Beyond the value that comes after beginning to use the software, the process of implementing ERP is full of tangible benefits. After countless implementations, we not only expect it, we anticipate it. The typical scenario goes something like this:

  • The project team gets selected and then trained.
  • The piloting process starts, while also beginning to assess what data can and will be imported. The initial pilots are primarily about learning the various options available for business process flows. We call this “filling up the toolkit.”
  • We begin to hone in on how the business will operate on the ERP system.
  • Department heads and other key users are brought in. This often occurs once we have scaled a pilot with imported data. And this is where it usually gets very interesting. 

Implementing anything requires three basic elements:

  1. Defining the As-Is (point A)
  2. Defining the To-Be (point B)
  3. Defining a transition plan (the path from point A to point B)

To navigate from point A to point B, we need to know not just where both points are, but to also develop the routing between them. In an ERP implementation the initial focus is frequently on the To-Be and the transition plan. Organizations quickly learn they know much less about themselves than previously thought, and the implementation highlights this.

Example ONE — "So that's how we do it!"

I vividly recall one pivotal implementation — sitting in a conference room conducting a pilot with the head of operations and his staff. The topic of customer service came up, and a call went out to the head of that department. I listened intently to the conversation as the two attempted to come to an agreement on how the process worked today! Both parties were learning things they did not know about the other’s workflow. All the while I was plotting a flow diagram based on what I heard. Finally, when they had come to a consensus on how it currently worked, I revealed what I had been doing by posting the diagram on our white board.

“So that’s how we do it!”

Just knowing this was a huge benefit, even if we had halted the implementation right there. Of course, we did not, AND we used that “As-Is” flow diagram to determine how we could do a better customer service job through the ERP system, and how we could transition to it.

Example TWO — "We need to get our house in order!"

I had been working for many months with a large organization assisting with their implementation, a significant company-wide effort that would touch every corner of the enterprise. We were in the final stages, and I was ready to depart from the penultimate site visit. My next visit, just four weeks later, would be for the go-live. They had proven to themselves their readiness to go-live with repeated end-user scripted pilots. The scripted pilot employs a scaled database (one with all of their imported data) and a written script that end users perform in their work area. It depicts a day-in-the-life of the business for each department, and users must complete it unassisted. They passed.

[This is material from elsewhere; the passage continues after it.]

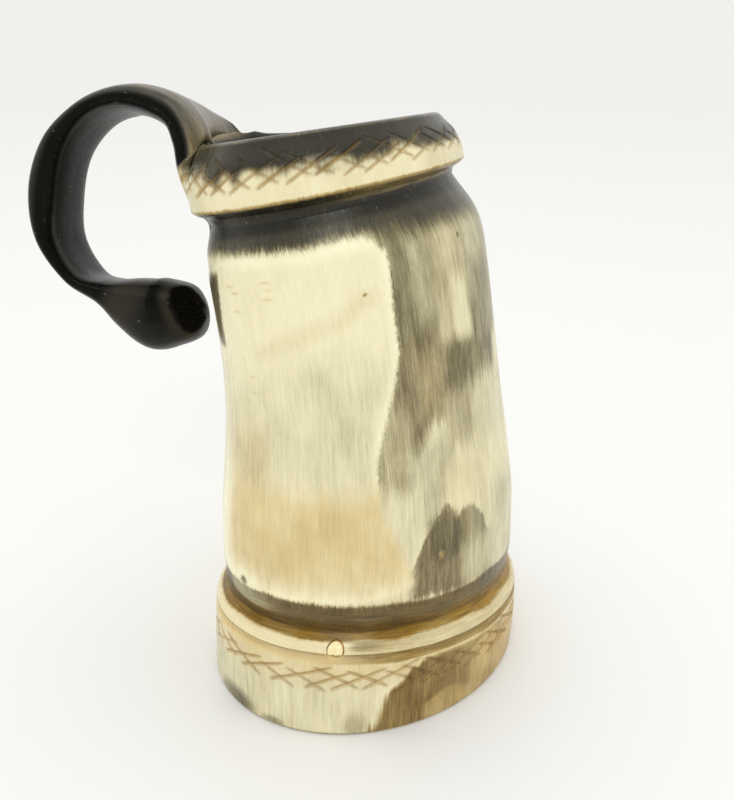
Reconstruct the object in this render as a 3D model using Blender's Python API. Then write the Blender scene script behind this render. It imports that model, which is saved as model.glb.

As I was packing my briefcase, the Senior Vice President of Operations popped in and said, “We need you to delay your next visit by one month.”

I was, to say the least, surprised and he could see this on my face. 

“The implementation process has highlighted for us a number of operational shortcomings that we need to address.”

He went on to say that the process of implementing the software, in isolation, had been an eye-opener — and a big benefit — but that they wanted to address these internal discrepancies BEFORE go-live rather than AFTER. Most notably, there was a procedural disconnect between the department responsible to determining product formulations and those responsible for manufacturing them.

“Mike, we need to get our house in order first,” he said. 

And to this day I call it just that: "House-in-order Syndrome."

The firms I work with are usually smaller companies on the cusp of significant growth. They have outgrown stovepipe solutions and manual processes and are looking for a way to more tightly link processes and people together as a foundation for that growth. ERP software is a means to that end; the implementation is the starting point for achieving that goal.

The implementation alone has benefits that are immediate and tangible. It requires firms to ask, “How do we do this? Who does this?” and dare I ask, “Why do we do this?”

Smart leadership asks “Is there a better way to do this?”

So, start an implementation right away, the answers you get to these and many other questions might surprise you and pay big dividends before you go-live and long afterwards.